Earnings news lifts Dow 13.46 points

October 18, 1994|By Bloomberg Business News

NEW YORK -- U.S. stocks closed mixed yesterday as strong third-quarter earnings and rallies in International Paper Co. and Bethlehem Steel Corp. offset declines in the dollar.

The Dow Jones industrial average gained for the third straight day, rising 13.46, to 3,923.93. International Paper, Bethlehem Steel Corp. and Philip Morris Cos. led the rise, outweighing losses in Eastman Kodak Co. and General Motors Corp.

"The earnings are coming in with enough momentum that they could propel us to new ground," said Ronald Doran, head of institutional equities trading at C. L. King & Associates Inc. "I think we have a shot at getting to 4,000" on the Dow industrials.

The Standard & Poor's 500 index dipped 0.14, to 468.96, and the Nasdaq combined composite index dropped 1.30, to 765.78, amid a plunge in drug company Gensia Inc.
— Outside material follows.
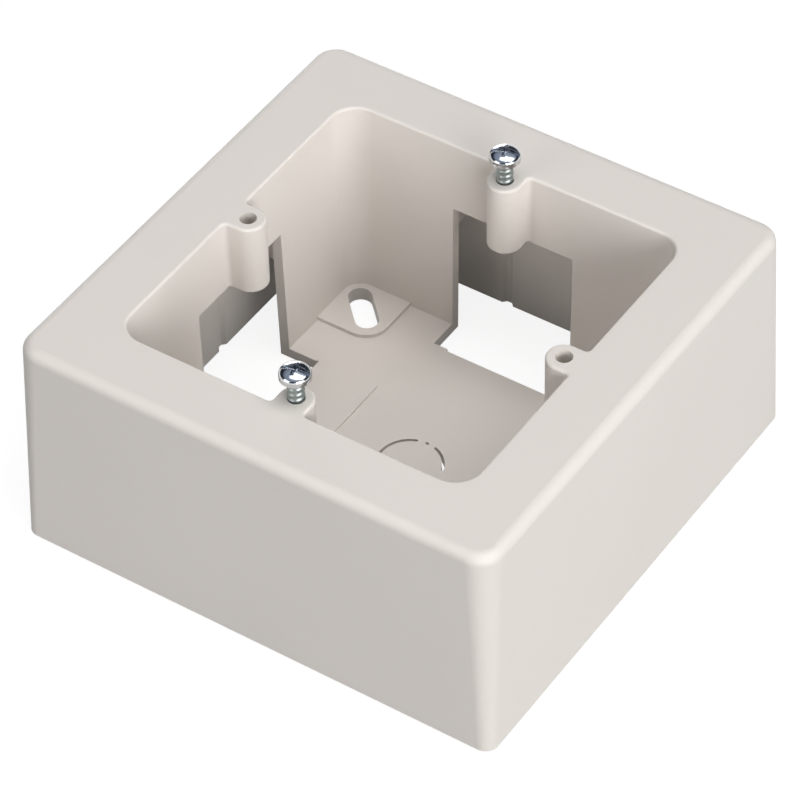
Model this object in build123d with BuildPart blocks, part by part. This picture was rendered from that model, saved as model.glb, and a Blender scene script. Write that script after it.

Eleven stocks fell for every 10 that rose on the New York Stock Exchange. Trading was moderate, with about 238 million shares changing hands on the Big Board.

The Russell 2000 index rose 0.10, to 254.97; the Wilshire 5000 index eased 1.05, to 4,643.68, and the American Stock Exchange market value index advanced 0.26, to 458.76.

International Paper climbed $1.375, to $79.625, after Scott Paper Co. became the latest paper producer to post better-than-expected profits. Last week, International Paper reported a 42.6 percent increase in third-quarter earnings per share, and Georgia-Pacific Corp.'s earnings per share soared 791 percent.

Scott Paper went up $1, to $63.625, and Georgia-Pacific gained $1.50, to $78.50.

"Most of these paper companies are reporting the best quarterly numbers since 1990 or early 1991," said Matthew Berler, a paper analyst at Morgan Stanley & Co. "They are coming out of a three- four-year dip in earnings," thanks to a surge in pulp and paper prices.

Paper companies are just part of the picture. Of the 110 companies in the S&P 500 that have reported third-quarter earnings, 50.9 percent have surpassed analysts' expectations, compared with 30.9 percent that lagged and 18.2 percent that matched Wall Street estimates.

Paper and steel stocks also were lifted by positive comments by analysts on the television program "Wall Street Week with Louis Rukeyser," traders said. Bethlehem Steel Corp., one of the stocks mentioned, rose $1.125, to $19.75.

Tobacco and international oil stocks were among the biggest gainers in the S&P 500. Philip Morris Cos. gained $1.375, to $61.875, amid anticipation of the tobacco and food maker's third-quarter earnings today, traders said.

Oil stocks climbed on positive comments from John Neff, manager of the $11.6 billion Windsor Fund, and Bear Stearns analyst Fred Leuffer, in Barron's magazine. Mr. Leuffer said oil companies that pay high dividends, such as Royal Dutch Petroleum Co. and Atlantic Richfield Co., may be among the prime beneficiaries of rising prices for crude oil and natural gas.

Royal Dutch added $1.625, to $114.875, and Arco rose $1.50, to $102.125.

Strong third-quarter earnings offset a slide in the dollar, traders said.

The dollar tumbled to a two-year low of 1.4940 German marks in New York trading after Germany's coalition government retained power in Sunday's elections, bolstering demand for mark-denominated assets. A falling dollar makes U.S. assets such as bonds less attractive.

U.S. Treasury bonds were little changed as the weak dollar offset optimism that the Federal Reserve won't raise overnight bank loan rates this month to subdue inflation. The benchmark 30-year Treasury bond was unchanged, with a yield of 7.82 percent, down from 7.83 percent Friday.

"When you've had a week like last week," when the Dow gained 113.04 points, "you're probably going to see very little this week," said Don Hays, director of investment strategy at Wheat First Securities Inc.